Time steps are a basic part of the tap dance vocabulary. They come out of the Buck dancing of the 1800’s and although “rhythm tappers” are rarely found doing basic time steps these days (at least not without a bunch of fun complications and variations) time steps are still foundational to tap technique and typical steps in a musical theater setting. Everyone should learn basic time steps.
“The time step is executed in as many ways as there are tap dancers.”
Jack Donahue
There are countless time steps and modifications of time steps and you can feel free to invent your own but there are several time steps that most people know. If you walk into a musical theater audition and someone says, “Do you know time steps?” what they usually mean is a basic, traditional single, double or triple time step.
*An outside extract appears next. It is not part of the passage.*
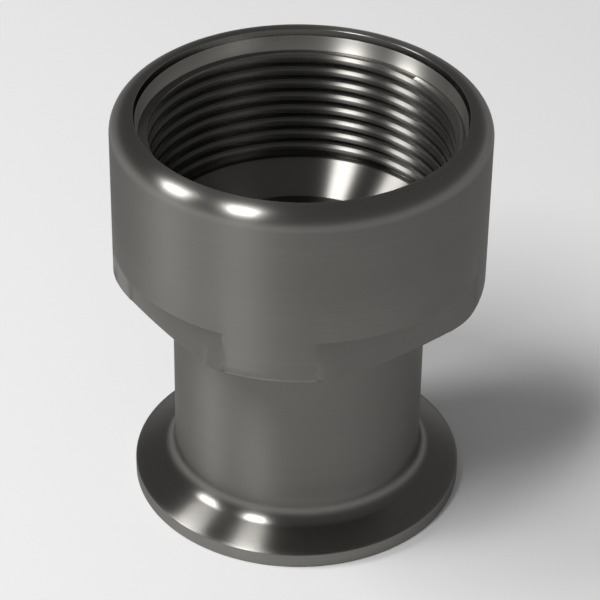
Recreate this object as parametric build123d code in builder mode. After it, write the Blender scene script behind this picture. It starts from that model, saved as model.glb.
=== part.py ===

Even though these basic single, double and triple time steps are the “must know” time steps and everyone learns them from their dance teacher they are often misunderstood. Traditional single, double and triple time steps should start on 4 (or 8 if you like counting counts of 8) rather than on 1. This is so the accent will be on 2 and 4. They also traditionally begin with two sounds like with a shuffle, for example.
Teaching Basic Time Steps
All of us alter traditional steps and that is great. We can tweak and mess with any step we want to, especially when we are bending tap vocabulary to our tastes to build choreography. Anything is changeable and this goes for time steps, too. We can do with them what we will – but this is different from knowing how to teach or dance a basic traditional time step correctly. Modify all you want but teach the basics correctly.
Here’s my example: say you have a show on the Cooking Channel and your are dedicating one episode to how to make a basic pomodoro sauce. It’s your show so you decide to swap the tomatoes for oranges. (This sounds unappetizing to me, personally, but it’s your show) If you keep saying pomodoro sauce about your weird orange recipe and offer no explanation about how you have replaced the tomatoes with oranges then you are misleading people about what pomodoro sauce is because you don’t have a pomodoro sauce. You have an orange sauce. By all means make your weird sauce but be clear about the changes you have made, call it something like “No Tomato Orange Pomodoro Sauce” or something that isn’t misleading. Be clear about what is correct and traditional and what you have modified.
Modify all you want but teach the basics correctly
Back to tap dancing: I could start a basic single time step on 1 with a single wing if I felt like it but I would turn to my class and say, “Class, this is a modified single time step. We’ll start on 1 instead of on 4 and we’ll use a wing instead of a shuffle.” This way I communicate that I have something based on a traditional time step that is no longer a traditional time step.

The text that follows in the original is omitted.